Blessed with talent, Farah has received the kindness of strangers, including veteran Olympian Paula Radcliffe, whose own dream of appearing in London 2012 ended in injury. She paid for his driving lessons, telling no one.

Certainly, August 4th, 2012, is an aeon away from August 4th, 2011.

Then, police shot a 29-year-old man, Mark Duggan. after stopping him in a taxi. He died at the scene shortly after. Within 48 hours, parts of London were ablaze.

The riots that followed were partly blamed on the creation of a feral generation of youths in run-down inner-city districts, but also, partly seen as a verdict on Britain’s experience of immigration since the first West Indians arrived on the Windrush in 1948.

Yesterday Duggan’s family held a service to commemorate. So far, no decisions on prosecution have been made. Extraordinarily, none of the police officers involved, who believed that he was about to draw a weapon, have yet given statements. The officer who pulled the trigger has been told that he cannot be put back on firearms duty, lest it inflame tensions, while academics warn that the ingredients that sparked last year’s riots remain. In some places, the situation is worse than it was a year ago.
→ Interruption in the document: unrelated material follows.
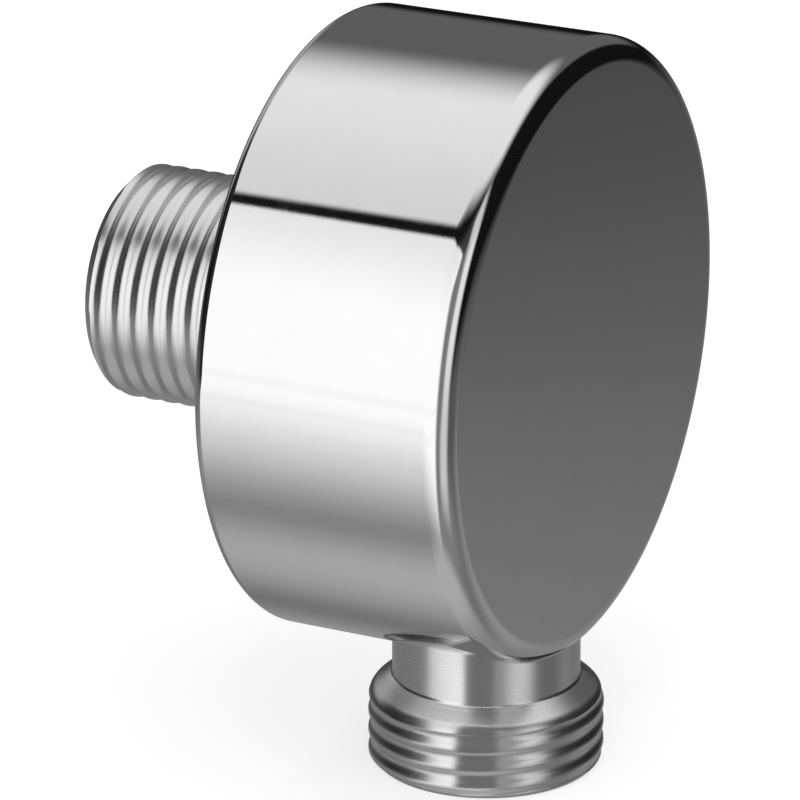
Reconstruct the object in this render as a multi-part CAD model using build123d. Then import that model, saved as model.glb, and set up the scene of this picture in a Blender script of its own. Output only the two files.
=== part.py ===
from build123d import *
import math
import os

# Shower hose wall outlet elbow: one solid chrome-plated brass body.
# A round drum stands on the wall, a male thread runs back into the wall along +Y,
# and a waisted male outlet points straight down along -Z for the shower hose.
# Millimetres. Origin: axis of the drum and inlet, in the plane of the wall.
# +Z is up, the flat front face looks along -Y.

# Pipe thread G 1/2 on both ends, as plain lands on the thread's outside diameter
thread_diameter = 20.955
thread_radius = thread_diameter / 2

# Drum
drum_diameter = 55.0
drum_depth = 24.0
front_edge_round = 2.2
back_edge_round = 0.6
drum_wall = 3.0
front_wall = 4.0
pocket_floor_round = 1.5
rim_inner_round = 0.4

# Hub behind the front wall, which carries the inlet
hub_diameter = 26.0
hub_setback = 1.0
hub_edge_round = 0.6

# Inlet into the wall
inlet_length = 20.5
inlet_end_chamfer = 1.1
inlet_bore_diameter = 13.5
inlet_bore_end_round = 3.0

# Outlet for the hose
outlet_offset = 14.4
neck_diameter = 16.7
neck_end_drop = 31.3
neck_foot_round = 0.4
shoulder_angle = 52.0
shoulder_round = 1.8
outlet_drop = 39.4
outlet_end_chamfer = 0.6
outlet_bore_diameter = 12.0

# Both mouths of the water way
mouth_chamfer = 0.5

drum_radius = drum_diameter / 2
hub_radius = hub_diameter / 2
neck_radius = neck_diameter / 2
pocket_depth = drum_depth - front_wall
shoulder_drop = neck_end_drop + (thread_radius - neck_radius) / math.tan(math.radians(shoulder_angle))


def corner(face, x, y):
    return min(face.vertices(), key=lambda v: (v.X - x) ** 2 + (v.Y - y) ** 2)


def rounded(face, corners):
    # Rounds the named corners of a flat profile, one radius each
    for x, y, radius in corners:
        face = fillet(corner(face, x, y), radius)
    return face


def spun_about_y(points, corners):
    # Profile given as (radius, position along Y)
    face = rounded(make_face(Polyline(*points, close=True)), corners)
    return revolve(face, Axis.Y, 360)


def spun_about_outlet(points, corners):
    # Profile given as (radius, height)
    plane = Plane(origin=(0, -outlet_offset, 0), x_dir=(1, 0, 0), z_dir=(0, -1, 0))
    face = rounded(make_face(Polyline(*points, close=True)), corners)
    return revolve(plane * face, Axis((0, -outlet_offset, 0), (0, 0, 1)), 360)


def drum():
    # Cup with a closed front, a round front edge and a hub in its open back
    inner = drum_radius - drum_wall
    return spun_about_y(
        [
            (0, -drum_depth),
            (drum_radius, -drum_depth),
            (drum_radius, 0),
            (inner, 0),
            (inner, -pocket_depth),
            (hub_radius, -pocket_depth),
            (hub_radius, -hub_setback),
            (0, -hub_setback),
        ],
        [
            (drum_radius, -drum_depth, front_edge_round),
            (drum_radius, 0, back_edge_round),
            (inner, 0, rim_inner_round),
            (inner, -pocket_depth, pocket_floor_round),
            (hub_radius, -pocket_depth, pocket_floor_round),
            (hub_radius, -hub_setback, hub_edge_round),
        ],
    )


def inlet():
    # Male end which is screwed into the wall fitting
    root = -hub_setback - (drum_depth - hub_setback) / 4
    return spun_about_y(
        [
            (0, root),
            (thread_radius, root),
            (thread_radius, inlet_length - inlet_end_chamfer),
            (thread_radius - inlet_end_chamfer, inlet_length),
            (0, inlet_length),
        ],
        [],
    )


def outlet():
    # Waisted neck, conical shoulder with a round outer corner, then the male end for the hose nut
    root = hub_radius / 2
    return spun_about_outlet(
        [
            (0, -root),
            (neck_radius, -root),
            (neck_radius, -neck_end_drop),
            (thread_radius, -shoulder_drop),
            (thread_radius, -outlet_drop + outlet_end_chamfer),
            (thread_radius - outlet_end_chamfer, -outlet_drop),
            (0, -outlet_drop),
        ],
        [
            (neck_radius, -neck_end_drop, neck_foot_round),
            (thread_radius, -shoulder_drop, shoulder_round),
        ],
    )


def inlet_water_way():
    # Blind bore from the wall side, with a rounded end just past the outlet bore
    bore = inlet_bore_diameter / 2
    end = -outlet_offset - outlet_bore_diameter / 2
    past = inlet_length + mouth_chamfer
    return spun_about_y(
        [
            (0, end),
            (bore, end),
            (bore, inlet_length - mouth_chamfer),
            (bore + 2 * mouth_chamfer, past),
            (0, past),
        ],
        [(bore, end, inlet_bore_end_round)],
    )


def outlet_water_way():
    # Bore from the hose end up to the inlet bore
    bore = outlet_bore_diameter / 2
    past = outlet_drop + mouth_chamfer
    return spun_about_outlet(
        [
            (0, 0),
            (bore, 0),
            (bore, -outlet_drop + mouth_chamfer),
            (bore + 2 * mouth_chamfer, -past),
            (0, -past),
        ],
        [],
    )


def elbow_body():
    solid = drum() + inlet() + outlet()
    return solid - inlet_water_way() - outlet_water_way()


os.makedirs("parts", exist_ok=True)
export_step(elbow_body(), "parts/elbow_body.step")
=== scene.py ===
"""Wall outlet elbow for a shower hose: chrome-plated body with two G 1/2 male ends, and its studio."""

import math

import bmesh
import bpy
import numpy as np
from bpy.props import FloatProperty, FloatVectorProperty, IntProperty, PointerProperty
from mathutils import Matrix, Vector


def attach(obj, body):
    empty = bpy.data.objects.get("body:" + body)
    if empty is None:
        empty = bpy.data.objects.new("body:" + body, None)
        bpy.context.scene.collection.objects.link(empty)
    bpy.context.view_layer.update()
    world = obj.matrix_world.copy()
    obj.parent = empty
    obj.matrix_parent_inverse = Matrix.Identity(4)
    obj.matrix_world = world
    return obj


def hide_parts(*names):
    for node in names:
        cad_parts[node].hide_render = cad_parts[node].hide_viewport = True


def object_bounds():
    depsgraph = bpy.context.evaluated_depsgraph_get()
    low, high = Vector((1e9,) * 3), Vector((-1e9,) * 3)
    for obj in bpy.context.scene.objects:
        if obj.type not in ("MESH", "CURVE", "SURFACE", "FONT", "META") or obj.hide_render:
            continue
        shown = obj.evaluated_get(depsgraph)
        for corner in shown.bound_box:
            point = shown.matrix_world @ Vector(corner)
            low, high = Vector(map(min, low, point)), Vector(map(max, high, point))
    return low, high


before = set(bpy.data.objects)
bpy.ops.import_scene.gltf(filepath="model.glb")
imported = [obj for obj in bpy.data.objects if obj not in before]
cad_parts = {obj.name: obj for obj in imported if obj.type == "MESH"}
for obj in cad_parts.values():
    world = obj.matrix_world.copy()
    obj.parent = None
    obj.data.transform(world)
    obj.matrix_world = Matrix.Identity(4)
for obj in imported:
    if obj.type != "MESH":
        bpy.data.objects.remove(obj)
solid_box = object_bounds()

bl_info = {
    "name": "Wall outlet elbow",
    "version": (1, 0, 0),
    "blender": (4, 5, 0),
    "location": "View3D > Sidebar > Elbow",
    "description": "Builds a chrome wall outlet elbow with soft pipe threads, and a plain studio around it",
    "category": "Object",
}

MM = 0.001
BODY = "elbow_body"

# Skins of the body, in the order of the mesh's material slots
POLISHED, TURNED, CAST, CUT, BORE = range(5)

# Threads: polishing and plating have rounded them into even waves
THREAD_LEAN = math.radians(30)  # steepest slope of the flanks against the axis
THREAD_ROWS = 16  # rows of vertices from crest to crest
INLET_LEAD = 1.1 * MM  # shift of the inlet's thread along its axis, which sets where it starts
OUTLET_LEAD = 0.7 * MM
HUB_RUN_OUT = 0.6 * MM  # the inlet's thread grows to its depth over this length out of the hub
SHOULDER_START = 0.4 * MM  # below the neck's end, where the threaded stretch takes over the shoulder

# Mesh
ROW_LENGTH = 4 * MM  # longest facet along a straight stretch
ROW_ANGLE = math.radians(6)  # most that a facet turns on a round stretch
NUDGE = 1e-5  # metres or radians, for slopes by small differences
NEAR_RING = 1e-6  # metres: a thread's point this near to an end ring belongs to it
ONE_POINT = 1e-9  # metres: a ring smaller than this is one point
INSIDE = 1e-3  # share of a stretch by which its end normals keep inside it
FADED = 0.2  # a carried normal shorter than this has been mixed by the booleans
TURNED_AWAY = 0.3  # and one that agrees less than this with its face belongs to another

# Camera: the photograph's view, with lengths in millimetres
CAMERA_SIDE = math.radians(-63.1784)  # from straight in front, round to the left
CAMERA_LIFT = math.radians(20.1518)  # above the horizon
CAMERA_DISTANCE = 511.8  # from the origin
CAMERA_RIGHT = 5.2024  # aside, so that the part sits in the picture as in the photograph
CAMERA_DOWN = 7.7333
PIXELS_PER_MM = 11.3755  # at the origin's distance
PICTURE_WIDTH = 800  # pixels
SENSOR_WIDTH = 36
CLIP_START = 10 * MM

# Floor and lamp, in metres
FLOOR_REACH = 6.0  # from the middle to each edge
FLOOR_CELLS = 8
FLOOR_GLOW = (0.62, 0.62, 0.62)
FLOOR_SHADE_SEEN = (0.45, 0.45, 0.45)
FLOOR_SHADE = (0.88, 0.88, 0.88)
BLACK = (0.0, 0.0, 0.0)
WHITE = (1.0, 1.0, 1.0)
LAMP_PLACE = (-0.35, -0.2, 0.9)
LAMP_SIZE = 0.9
LAMP_WATTS = 3.0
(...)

Sport, some believe, can help to ease tensions, though the head of the British Olympic Association, Lord Colin Moynihan, yesterday warned that the rush to sport by children wanting to emulate Olympic heroes will not last indefinitely in the face of poor, or absent, facilities. What was needed, he said, were “better facilities, more access to facilities, not closing playing fields – and giving the young people of this country an opportunity to take the inspiration they’re feeling the length and breadth of the country and to turn that into greater participation.”